Pinballing around the major cities of the world, from where it all began in the projects of Brooklyn and the Bronx to the excessive madness of Tokyo, from the random violence of Johannesburg, to the shanty towns of Rio, Whitbread Award-winning writer Patrick Neate explores the way how, through hip hop, the potent symbolism of black America has been acquired, used and subsumed by cultures on every continent to create a uniquely different form of globalism.
PUBLISHERS WEEKLY
At first glance, one might not expect a British novelist to be a particularly insightful commentator on hip-hop, "the most elemental expression of contemporary America." But starting with a description of his first encounter with a rap record in the mid-1980s, Neate displays a sympathy and sensitivity to the musical genre many American critics would be hard-pressed to match. A trek to examine hip-hop's global influence begins with a visit to New York and a willing acknowledgment that this city is only one facet of the complex American hip-hop scene.
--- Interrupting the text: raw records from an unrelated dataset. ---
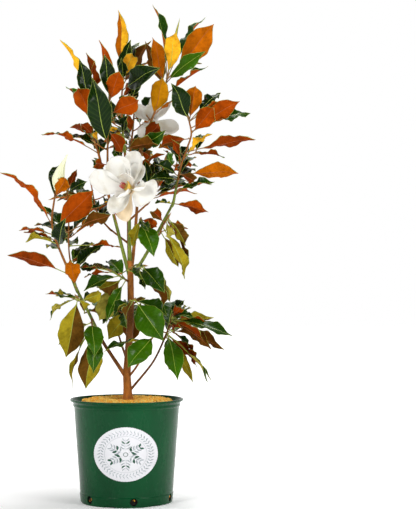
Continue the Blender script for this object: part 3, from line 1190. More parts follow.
def cut_from(obj, cutter):
    """Cuts one mesh from another for good, and removes the cutter."""
    modifier = obj.modifiers.new("cut", "BOOLEAN")
    modifier.operation = "DIFFERENCE"
    modifier.solver = "EXACT"
    modifier.object = cutter
    bpy.context.view_layer.update()
    mesh = bpy.data.meshes.new_from_object(obj.evaluated_get(bpy.context.evaluated_depsgraph_get()))
    if len(mesh.polygons) <= len(obj.data.polygons):
        raise RuntimeError(f"{obj.name} was not cut by {cutter.name}")
    obj.modifiers.clear()
    obj.data = mesh
    bpy.data.objects.remove(cutter)


def base_cutters():
    """Bars and blocks through the wall, for the drain holes and foot notches."""
    skin = Skin()
    half = np.array(NOTCH_SIZE) / 2
    for angle in HOLE_ANGLES:
        way = np.array([cos(angle), sin(angle), 0])
        centre = way * FOOT_RADIUS + [0, 0, HOLE_HEIGHT]
        skin.add(*tube(centre + way * np.linspace(-0.015, 0.015, 3)[:, None], HOLE_RADIUS, 28))
        between = angle + pi / HOLE_COUNT
        way = np.array([cos(between), sin(between), 0])
        side = np.array([-way[1], way[0], 0])
        centre = way * (FOOT_RADIUS + half[1] - 0.0060) + [0, 0, half[2] - 0.0010]
        ring = [side * half[0] * a + np.array([0, 0, half[2] * b]) for a, b in SQUARE]
        ends = centre - way * half[1], centre + way * half[1]
        skin.add(np.stack([end + ring for end in ends]), *ends)
    return skin.link("base_cutters")


def on_wall(x, z, proud):
    """Points this far proud of the pot's wall, at these places across the label."""
    radius = wall_radius(z) + proud
    depth = np.sqrt(radius ** 2 - x ** 2)
    turn = radians(LABEL_TURN)
    return np.stack([x * cos(turn) + depth * sin(turn), x * sin(turn) - depth * cos(turn), z], -1)


def on_label(across, rise, proud):
    """The same, at shares of the label's half sizes."""
    return on_wall(LABEL_HALF[0] * across, LABEL_HEIGHT + LABEL_HALF[1] * rise, proud)


def label_line(skin, rows, mark):
    rings = np.stack(rows, 1)
    skin.add(rings, rings[0].mean(0), rings[-1].mean(0), mark)


def label_band(skin, inner, outer, first, last, mark):
    """A raised line along the oval, between two shares of its size and two angles."""
    angle = np.radians(np.linspace(first, last, max(3, round(abs(last - first) / 3) + 1)))
    low, high = LABEL_THICK, LABEL_THICK + 0.00022
    label_line(skin, [on_label(share * np.cos(angle), share * np.sin(angle), proud) for share, proud in
                      ((inner, low), (inner, high), (outer, high), (outer, low))], mark)


def label_stroke(skin, start, end, width, bow, mark):
    """A raised lens-shaped stroke between two places, as shares of the half sizes."""
    start, end = np.array(start), np.array(end)
    share = np.linspace(0.02, 0.98, 11)[:, None]
    normal = np.array([-(end - start)[1], (end - start)[0]])
    line = start + (end - start) * share + normal * bow * np.sin(np.pi * share)
    half = unit(normal[None])[0] * width / 2 * np.sin(np.pi * share) ** 0.8
    label_line(skin, [on_label(*(line + half * offset).T, LABEL_THICK + proud) for offset, proud in
                      ((-1, 0), (0, 0.00026), (1, 0), (0, -0.0001))], mark)


def mulch_height(radius):
    """The mound's height at a radius."""
    edge = wall_radius(MIX_EDGE_HEIGHT) - WALL
    heaped = SEAT_HEIGHT + 0.8 * (MOUND_HEIGHT - SEAT_HEIGHT)
    return np.interp(radius, (SEAT_RADIUS, 0.045, MOUND_RADIUS, 0.108, 0.119, edge),
                     (SEAT_HEIGHT, heaped, MOUND_HEIGHT, 0.2540, 0.2440, 0.2405))


def chip_shape():
    """A twelve-cornered lump."""
    golden = (1 + 5 ** 0.5) / 2
    points = np.array([(0, a, b * golden) for a in (-1, 1) for b in (-1, 1)])
    points = np.concatenate([np.roll(points, turn, 1) for turn in range(3)]) / hypot(1, golden)
    near = [np.argsort(np.linalg.norm(points - point, axis=1), kind="stable")[1:6] for point in points]
    faces = [(i, j, k) for i in range(12) for j in near[i] for k in near[j] if i < j < k and k in near[i]]
    faces = [f if np.linalg.det(points[list(f)]) > 0 else f[::-1] for f in faces]
    return points, np.array(faces)


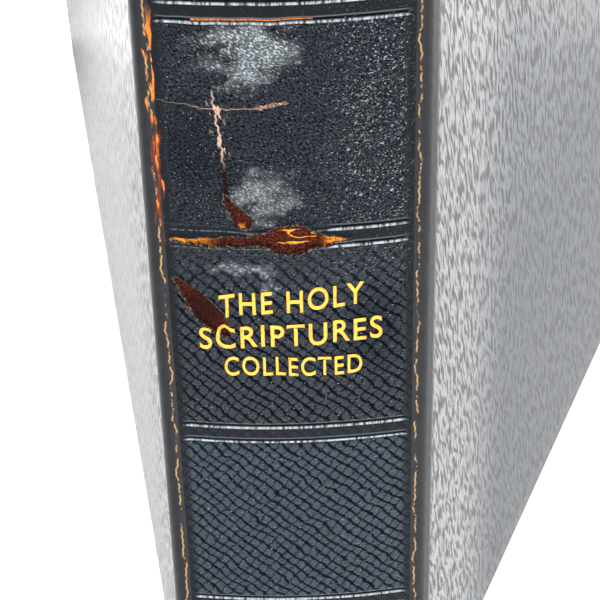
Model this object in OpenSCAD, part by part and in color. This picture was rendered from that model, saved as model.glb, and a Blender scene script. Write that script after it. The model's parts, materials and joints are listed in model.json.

Neate's recognition of his own limitations increases his credibility as he drops in on the subcultures in Japan, South Africa and Brazil to see how fans are "keeping it real." He sees in hip-hop a powerful voice of protest against the status quo and is adamant about the need for its creators to wrest financial control of their music away from multinational media companies. His recommendation that American hip-hop artists start cultivating a deeper global political consciousness may come across as overly didactic, but it's the culmination of a consistent awareness of the ways in which non-Americans are already using the music to describe and define their lives. FYI: Neate won the Whitbread Award in 2002; his latest novel, The London Pigeon Wars, is currently out from FSG.